James McKenzie Watson

Winner of the 2021 Penguin Literary Prize, James McKenzie Watson writes short and novel-length fiction with a focus on health and rural Australia. Denizen was informed by his upbringing in regional NSW. James co-hosts the health and writing podcast James and Ashley Stay at Home and works as a nurse.

Praise for Denizen: Winner of the Penguin Literary Prize

Denizen is breathtaking, utterly breathtaking. Superbly written, perfectly paced, and with characters that leave you aching, it is quite simply a masterpiece. Be prepared to have your mind blown.

Lyn Yeowart

Such an incredibly powerful debut!! Absolutely gripping. A tense, heart-in-mouth read, Denizen takes us inside complex relationships through the mind of Parker, a young country boy. We feel his frustration, confusion and terror – first as he tries to fit into his rough school and, years later, as he attempts to unravel the truth about his family, friends and hometown. Beautifully written, cleverly constructed and devastatingly depicted. WOW! Denizen totally shook me up, and stayed with me long after I finished the last page.
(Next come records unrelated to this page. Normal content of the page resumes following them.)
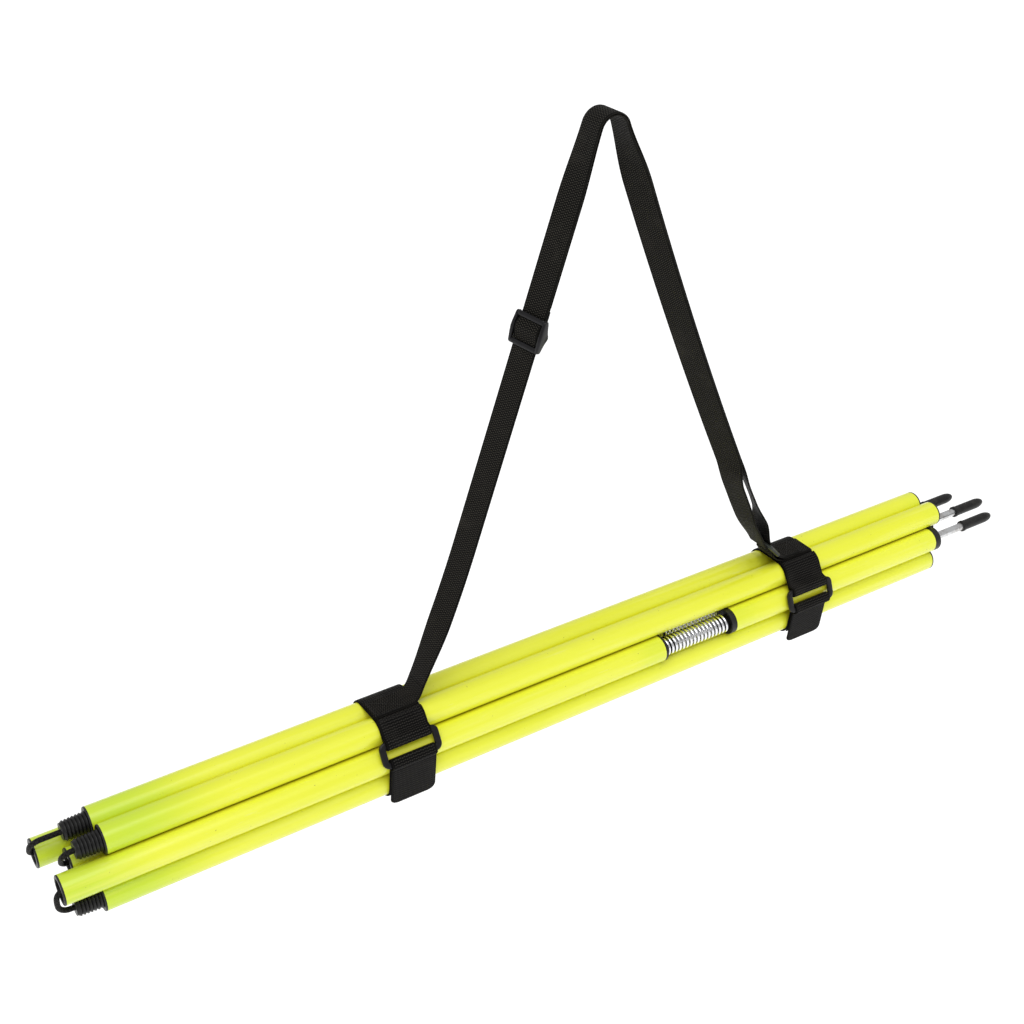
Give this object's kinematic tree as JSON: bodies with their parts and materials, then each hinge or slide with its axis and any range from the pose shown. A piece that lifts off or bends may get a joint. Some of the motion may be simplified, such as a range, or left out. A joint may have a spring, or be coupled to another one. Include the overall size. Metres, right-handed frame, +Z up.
{
  "type": "marker pole carry set",
  "caption": "Two-section sprung marker poles with ground spikes, tethered in pairs and carried in webbing bands under a shoulder strap.",
  "frame": {"origin": "middle of the strap's apex, on the axis of the round bar that the set hangs on", "axes": "+X along the poles towards the ground spikes, +Y to the back, along the hanging bar, +Z up"},
  "size_m": [1.0516, 0.0876, 0.564],
  "materials": {
    "yellow_tube": "satin fluorescent",
    "black_plastic": "moulded",
    "elastic_cord": "braided",
    "spring_steel": "plated",
    "spike_steel": "zinc plated",
    "black_rubber": "matte",
    "black_webbing": "woven",
    "hook_tape": "hook tape",
    "buckle_plastic": "moulded, slight sheen"
  },
  "bodies": {
    "shoulder_strap": {"strap_apex": "black_webbing", "strap_left_leg": "black_webbing", "strap_right_leg": "black_webbing", "strap_inner_left": "black_webbing", "strap_inner_right": "black_webbing", "strap_ring": "buckle_plastic"},
    "slider": {"strap_slider": "buckle_plastic", "slider_loop": "black_webbing"},
    "carrier": {"band_left": "black_webbing", "band_right": "black_webbing", "band_loop_left": "buckle_plastic", "band_loop_right": "buckle_plastic", "hook_pad_left": "hook_tape", "hook_pad_right": "hook_tape", "strap_left_end": "black_webbing", "ring_tab": "black_webbing"},
    "left_tail": {"band_tail_left": "black_webbing"},
    "right_tail": {"band_tail_right": "black_webbing"},
    "pole_1": {"upper_tube_1": "yellow_tube", "upper_end_cap_1": "black_plastic", "ribbed_plug_1": "black_plastic", "tether_cord_1": "elastic_cord", "cord_anchor_1": "black_plastic", "socket_ring_1": "black_plastic", "lower_tube_1": "yellow_tube", "spring_ferrule_up_1": "black_plastic", "ground_spring_1": "spring_steel", "spring_ferrule_low_1": "black_plastic", "ground_tube_1": "yellow_tube", "ground_collar_1": "black_plastic", "spike_1": "spike_steel"},
    "cap_1": {"spike_cap_1": "black_rubber"},
    "pole_2": {"upper_tube_2": "yellow_tube", "upper_end_cap_2": "black_plastic", "ribbed_plug_2": "black_plastic", "tether_cord_2": "elastic_cord", "cord_anchor_2": "black_plastic", "socket_ring_2": "black_plastic", "lower_tube_2": "yellow_tube", "spring_ferrule_up_2": "black_plastic", "ground_spring_2": "spring_steel", "spring_ferrule_low_2": "black_plastic", "ground_tube_2": "yellow_tube", "ground_collar_2": "black_plastic", "spike_2": "spike_steel"},
    "cap_2": {"spike_cap_2": "black_rubber"},
    "pole_3": {"upper_tube_3": "yellow_tube", "upper_end_cap_3": "black_plastic", "ribbed_plug_3": "black_plastic", "tether_cord_3": "elastic_cord", "cord_anchor_3": "black_plastic", "socket_ring_3": "black_plastic", "lower_tube_3": "yellow_tube", "spring_ferrule_up_3": "black_plastic", "ground_spring_3": "spring_steel", "spring_ferrule_low_3": "black_plastic", "ground_tube_3": "yellow_tube", "ground_collar_3": "black_plastic", "spike_3": "spike_steel"},
    "cap_3": {"spike_cap_3": "black_rubber"}
  },
  "joints": [
    {"name": "bundle_swing", "type": "hinge", "parent": "shoulder_strap", "child": "carrier", "pos_m": [0, 0, -0.452], "axis": [1, 0, 0], "range_deg": [-25, 25], "deforming": ["strap_left_end", "ring_tab"]},
    {"name": "slider_travel", "type": "slide", "parent": "shoulder_strap", "child": "slider", "axis": [-0.3328, 0, -0.943], "range_m": [-0.06, 0.18], "deforming": ["strap_inner_left"]},
    {"name": "left_tail_peel", "type": "hinge", "parent": "carrier", "child": "left_tail", "pos_m": [-0.209, -0.03894, -0.50249], "axis": [-1, 0, 0], "range_deg": [0, 100]},
    {"name": "right_tail_peel", "type": "hinge", "parent": "carrier", "child": "right_tail", "pos_m": [0.241, -0.03791, -0.51138], "axis": [-1, 0, 0], "range_deg": [0, 100]},
    {"name": "pole_1_slide", "type": "slide", "parent": "carrier", "child": "pole_1", "axis": [-1, 0, 0], "range_m": [-0.15, 0.75]},
    {"name": "pole_2_slide", "type": "slide", "parent": "carrier", "child": "pole_2", "axis": [-1, 0, 0], "range_m": [-0.15, 0.75]},
    {"name": "pole_3_slide", "type": "slide", "parent": "carrier", "child": "pole_3", "axis": [-1, 0, 0], "range_m": [-0.15, 0.75]},
    {"name": "cap_1_pull", "type": "slide", "parent": "pole_1", "child": "cap_1", "axis": [1, 0, 0], "range_m": [0, 0.06]},
    {"name": "cap_2_pull", "type": "slide", "parent": "pole_2", "child": "cap_2", "axis": [1, 0, 0], "range_m": [0, 0.06]},
    {"name": "cap_3_pull", "type": "slide", "parent": "pole_3", "child": "cap_3", "axis": [1, 0, 0], "range_m": [0, 0.06]}
  ]
}
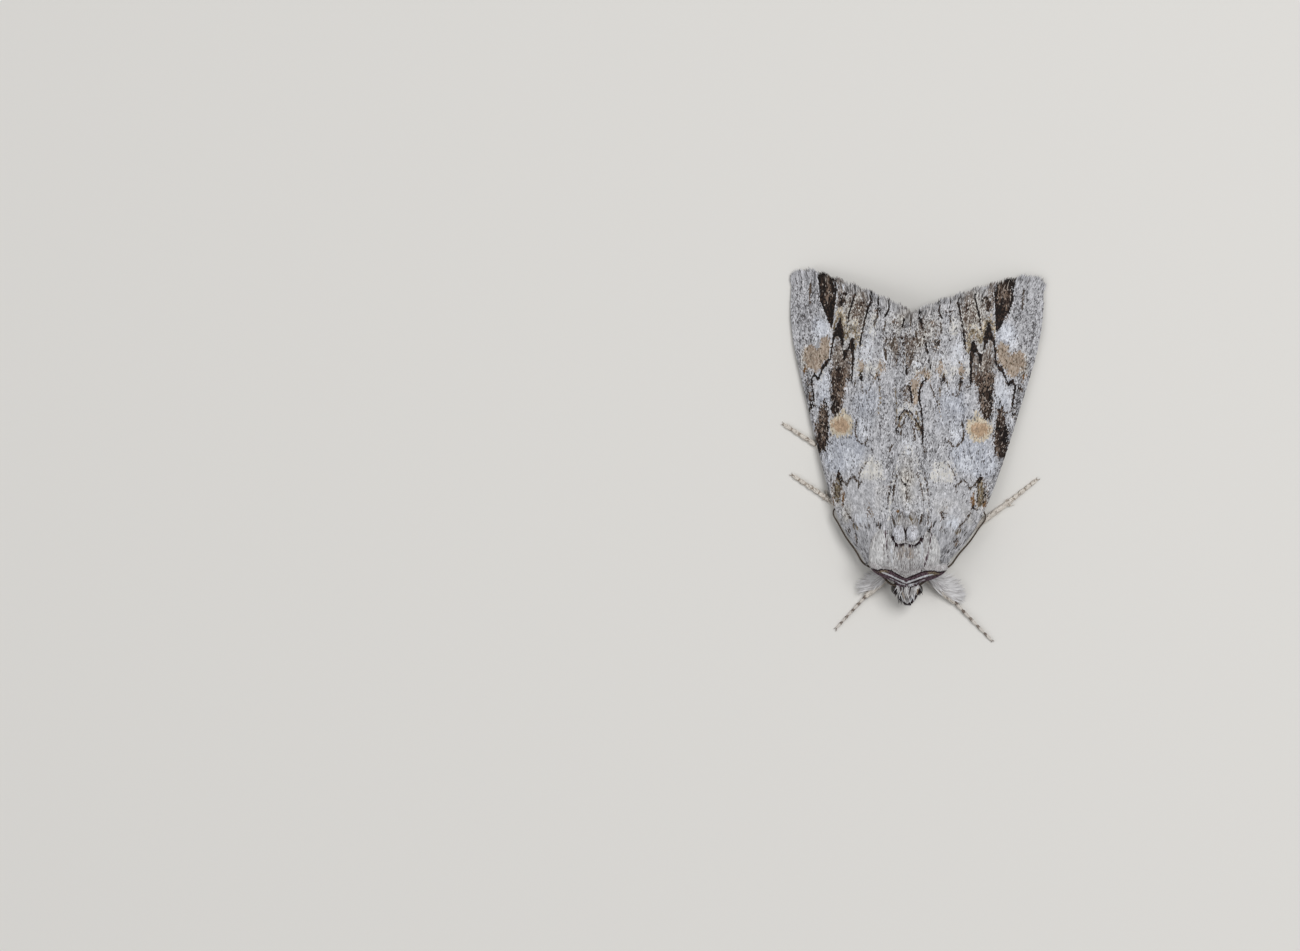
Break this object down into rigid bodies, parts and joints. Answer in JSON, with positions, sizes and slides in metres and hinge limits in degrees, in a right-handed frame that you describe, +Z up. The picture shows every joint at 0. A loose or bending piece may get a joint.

Petronella McGovern, Author, Six Minutes and The Good Teacher

There's a brutal ferocity between mother and son in Denizen, an open hatred. James McKenzie Watson doesn't pull his punches at all. But his target is the narrator's own heart and mind. What will he do with a mind that can self-deceive, or with a heart that can't empathise? What happens is that he becomes a father, has his own child, and this will become the crucible that changes the past or strengthens it unbearably. In Denizen, all is at risk and there is nowhere safe.

David Vann

This is a taut, tense, and fast-moving tale of how a mind ravels and unravels, of a terrible reckoning decades in the making, and I can’t recommend it highly enough.

Michelle Tom

Denizen is a novel everyone will be talking about. It’s equal parts gripping, devastating and gut-wrenching as it tackles a myriad of meaty themes including fatherhood, mental illness, and the ruggedness of rural Australia; both its people and the landscape. It’s one part literary thriller, another part psychological study, blended powerfully and uncompromisingly. I can’t wait to read it again in its final polished form.

Simon McDonald, PLP Judges report

Mesmerising, eviscerating, beguilingly strange and darkly lyrical – Denizen is a feat of talent and artistic courage, the kind of a book about which you can only speak using most powerful adjectives. This novel, I believe, is destined to become one of Australia’s modern classics. A dazzling debut and one of the best Australian novels I’ve ever read.

Lee Kofman

A gut-wrenching and mesmerising literary thriller that explores what can occur when rural stoicism and isolation intersect with mental health and its cost to parents and children, stretching across generations. Confronting and powerful and in a league of its own.

Dinuka McKenzie

Watson plays with language and form but without alienating the reader. He fragments narratives and splits streams of thought to suggest the unstable and the uncertain: a child pursued by loneliness and parental rejection, doing battle with voices, visions. Here Watson is especially brave as a writer, taking on the metaphysical realm, the haunted and possessed, and managing to combine this with cleverly observed, everyday Australian lives filled with frustration, ambition, jealousy, love and fear.